* **DIRECTIONS FOR THIS TASK**:
Every line below that mentions the word "bodies" should be copied out.

(Dataset items)
## START

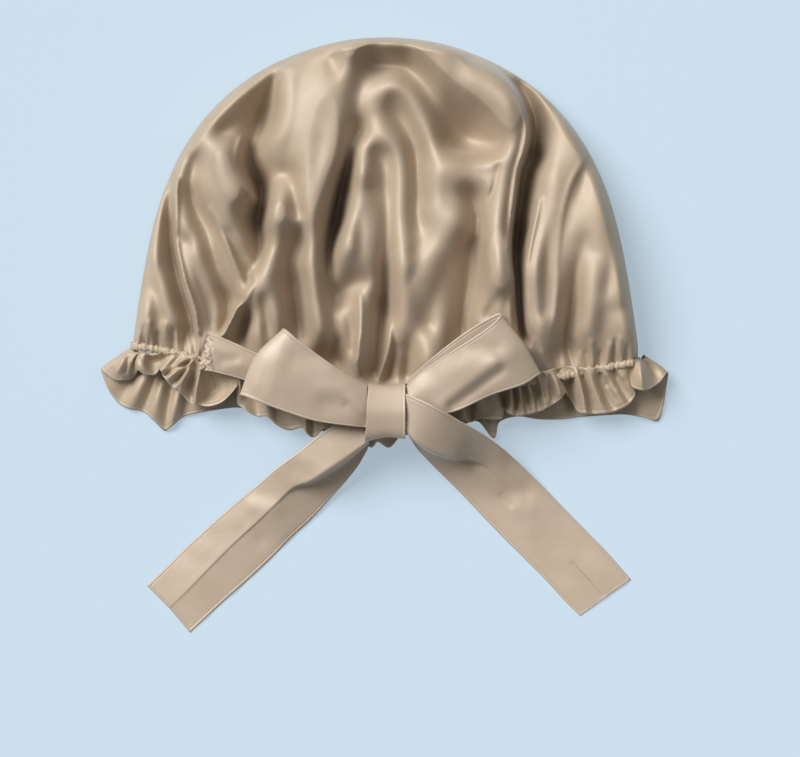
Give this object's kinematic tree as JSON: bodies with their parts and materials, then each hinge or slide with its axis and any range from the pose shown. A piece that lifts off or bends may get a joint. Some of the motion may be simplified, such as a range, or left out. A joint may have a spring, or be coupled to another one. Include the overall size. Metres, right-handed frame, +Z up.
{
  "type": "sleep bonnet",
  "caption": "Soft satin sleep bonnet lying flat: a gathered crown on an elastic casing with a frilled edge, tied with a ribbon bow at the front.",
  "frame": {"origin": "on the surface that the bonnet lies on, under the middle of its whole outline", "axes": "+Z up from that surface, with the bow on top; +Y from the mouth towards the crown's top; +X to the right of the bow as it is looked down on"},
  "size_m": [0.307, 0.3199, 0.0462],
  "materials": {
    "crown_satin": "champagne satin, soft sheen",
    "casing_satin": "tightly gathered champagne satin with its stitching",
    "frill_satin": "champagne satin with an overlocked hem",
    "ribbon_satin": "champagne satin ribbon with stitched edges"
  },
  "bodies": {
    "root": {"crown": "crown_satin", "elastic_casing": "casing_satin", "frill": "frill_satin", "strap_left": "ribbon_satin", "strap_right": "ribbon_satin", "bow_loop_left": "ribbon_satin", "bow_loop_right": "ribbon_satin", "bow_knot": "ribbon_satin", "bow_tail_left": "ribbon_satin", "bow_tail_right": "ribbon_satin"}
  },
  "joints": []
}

## END
## START

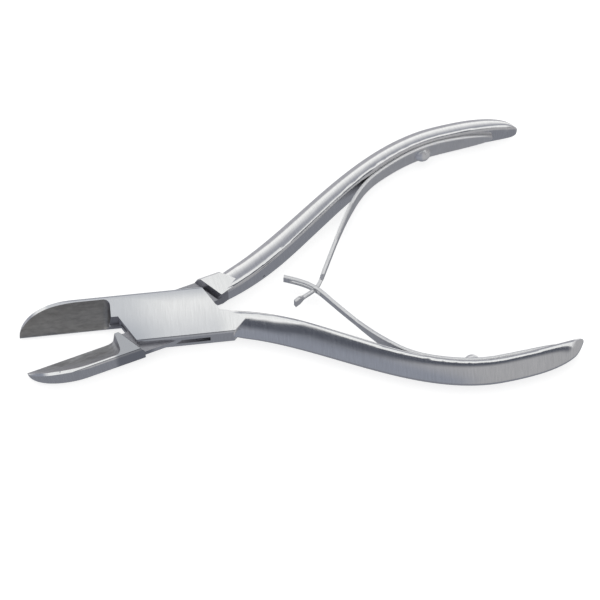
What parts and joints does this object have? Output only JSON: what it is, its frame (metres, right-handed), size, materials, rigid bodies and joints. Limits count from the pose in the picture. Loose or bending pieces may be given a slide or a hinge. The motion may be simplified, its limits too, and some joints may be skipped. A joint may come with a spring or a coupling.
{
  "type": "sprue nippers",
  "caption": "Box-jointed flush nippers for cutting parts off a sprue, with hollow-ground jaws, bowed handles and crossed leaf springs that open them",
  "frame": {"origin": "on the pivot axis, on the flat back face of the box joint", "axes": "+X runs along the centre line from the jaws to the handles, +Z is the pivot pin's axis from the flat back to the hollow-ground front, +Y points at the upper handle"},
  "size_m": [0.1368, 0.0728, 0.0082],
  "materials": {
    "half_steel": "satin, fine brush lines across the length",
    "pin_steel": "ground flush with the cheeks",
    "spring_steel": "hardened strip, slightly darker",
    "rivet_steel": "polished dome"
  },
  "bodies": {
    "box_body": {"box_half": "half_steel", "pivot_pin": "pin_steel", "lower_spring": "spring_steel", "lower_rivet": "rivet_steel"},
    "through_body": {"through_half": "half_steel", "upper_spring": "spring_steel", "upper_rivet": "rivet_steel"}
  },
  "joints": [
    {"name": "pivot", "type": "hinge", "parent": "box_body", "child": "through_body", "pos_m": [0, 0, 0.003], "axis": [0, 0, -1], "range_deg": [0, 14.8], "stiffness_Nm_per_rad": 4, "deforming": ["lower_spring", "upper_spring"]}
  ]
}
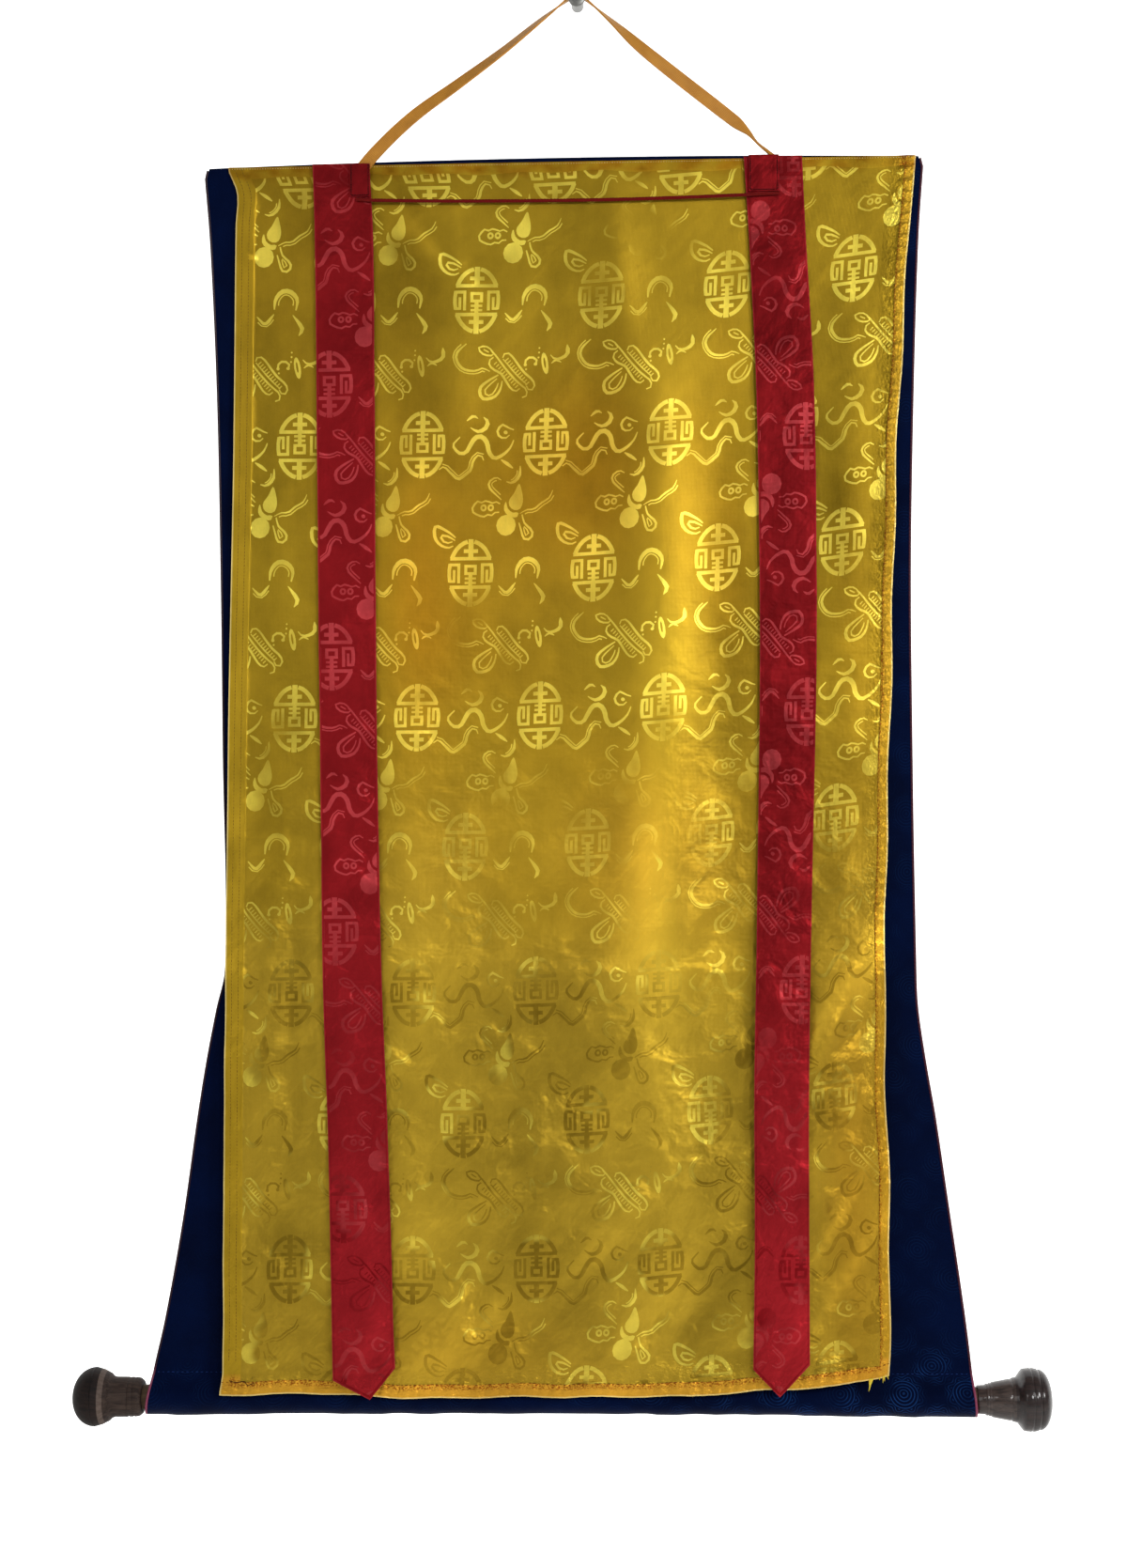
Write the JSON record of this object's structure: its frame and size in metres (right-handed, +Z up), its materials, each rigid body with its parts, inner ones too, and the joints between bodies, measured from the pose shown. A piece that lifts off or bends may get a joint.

## END

* **REPLY**:
Give this object's kinematic tree as JSON: bodies with their parts and materials, then each hinge or slide with its axis and any range from the pose shown. A piece that lifts off or bends may get a joint. Some of the motion may be simplified, such as a range, or left out. A joint may have a spring, or be coupled to another one. Include the overall size. Metres, right-handed frame, +Z up.
  "bodies": {
What parts and joints does this object have? Output only JSON: what it is, its frame (metres, right-handed), size, materials, rigid bodies and joints. Limits count from the pose in the picture. Loose or bending pieces may be given a slide or a hinge. The motion may be simplified, its limits too, and some joints may be skipped. A joint may come with a spring or a coupling.
  "bodies": {
Write the JSON record of this object's structure: its frame and size in metres (right-handed, +Z up), its materials, each rigid body with its parts, inner ones too, and the joints between bodies, measured from the pose shown. A piece that lifts off or bends may get a joint.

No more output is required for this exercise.